When building their ironclads, Confederate naval engineers always struggled to borrow or build steam engines powerful enough to propel their armored ships. This was not a problem for the North, with its superior industrial capability. Former Port Columbus museum curator (1973-2005) Bob Holcombe discussed this aspect of the naval war.

"The CSS Atlanta was the only operational ironclad with a foreign-made engine," Holcombe noted about the armored warship that was converted from the hull of and used the engines of the British blockade runner Fingal. "She was the best-engined of any Confederate ironclad, and the fastest."

The next presentation began with a limerick, and the reassurances of its author that it would not offend sensitive ears:

There once was a Yankee named Tift

Who had some quite marvelous gifts.

The man could make money

And build ships but: Funny,

They all wound up as "what ifs?"

After the audience laughed, Maurice Melton, professor of history at Albany (Ga.) State University, discussed Connecticut-born Charleston, S.C., resident Nelson Tift, who when the war began was eager to help the Confederacy.

The CSS Mississippi, the largest Confederate ironclad ever de-signed, was conceived by Tift and his brother Asa and was under construction in New Orleans when the Crescent City fell to Union flag officer David G. Farragut's fleet in April 1862. The brothers reportedly watched and cried as their huge, unfinished ironclad was burned to prevent its capture by the advancing Union forces, according to Melton.

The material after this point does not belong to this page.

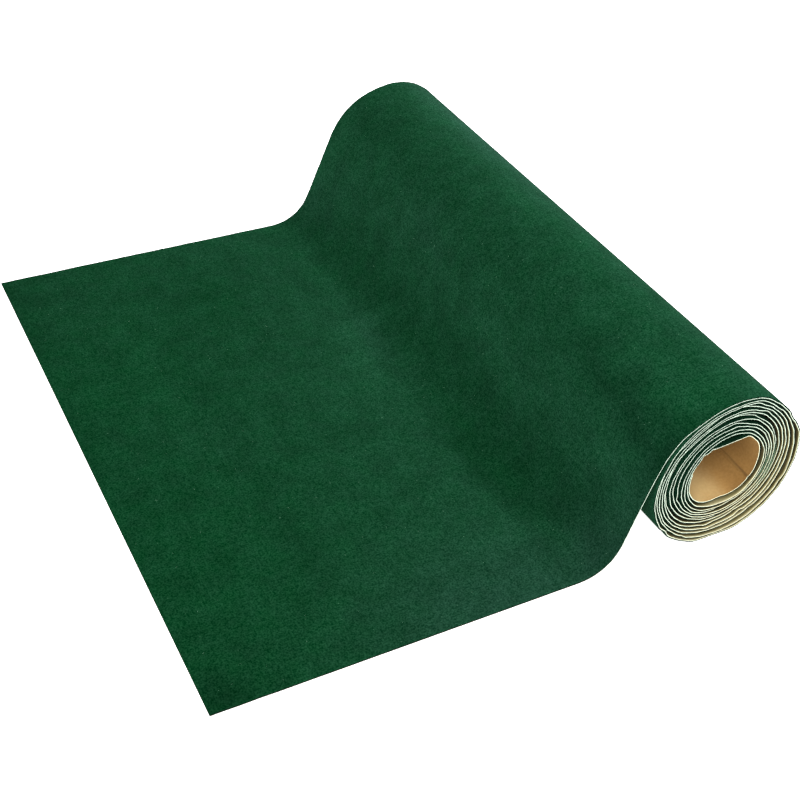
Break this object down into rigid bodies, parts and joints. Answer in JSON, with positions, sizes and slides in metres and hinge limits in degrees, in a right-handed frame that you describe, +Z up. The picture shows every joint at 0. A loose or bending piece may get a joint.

Relocating to Savannah, the brothers Tift were tasked with converting the blockade runner Fingal into the ironclad CSS Atlanta, which they did successfully. After some false starts and the replacement of a timid commander with the brash, young Cmdr. William Webb, the Atlanta finally ventured into Wassaw Sound, near Savannah, where two powerful Union monitors were waiting.

"I fault Webb for having a poor battle plan," Melton lamented. Webb intended to attack and sink both Union ships and then retire to Savannah to wait for the completion of the next ironclad under construction there, the CSS Savannah. A better move, Melton explained, would have been to keep moving after defeating the Union ships, and proceed up the coast to attack the vital Union naval base at Port Royal, S.C.

"For naval officers, the worst fate is to go aground in the face of the enemy. That is exactly what Webb accomplished," Melton pointed out. The Atlanta was stuck on a sandbar, and this tilted the side of the ship facing the Union vessels in such a way that it could not bring its guns to bear. After some devastating shots from the 15-inch gun on the USS Weehawken, Webb surrendered.
So the Tift brothers had to live with the what-ifs alluded to in Melton's limerick: What if the CSS Mississippi had been completed and was present to face Farragut's wooden fleet? What if the CSS Atlanta had not been so badly handled and had broken out of Wassaw Sound?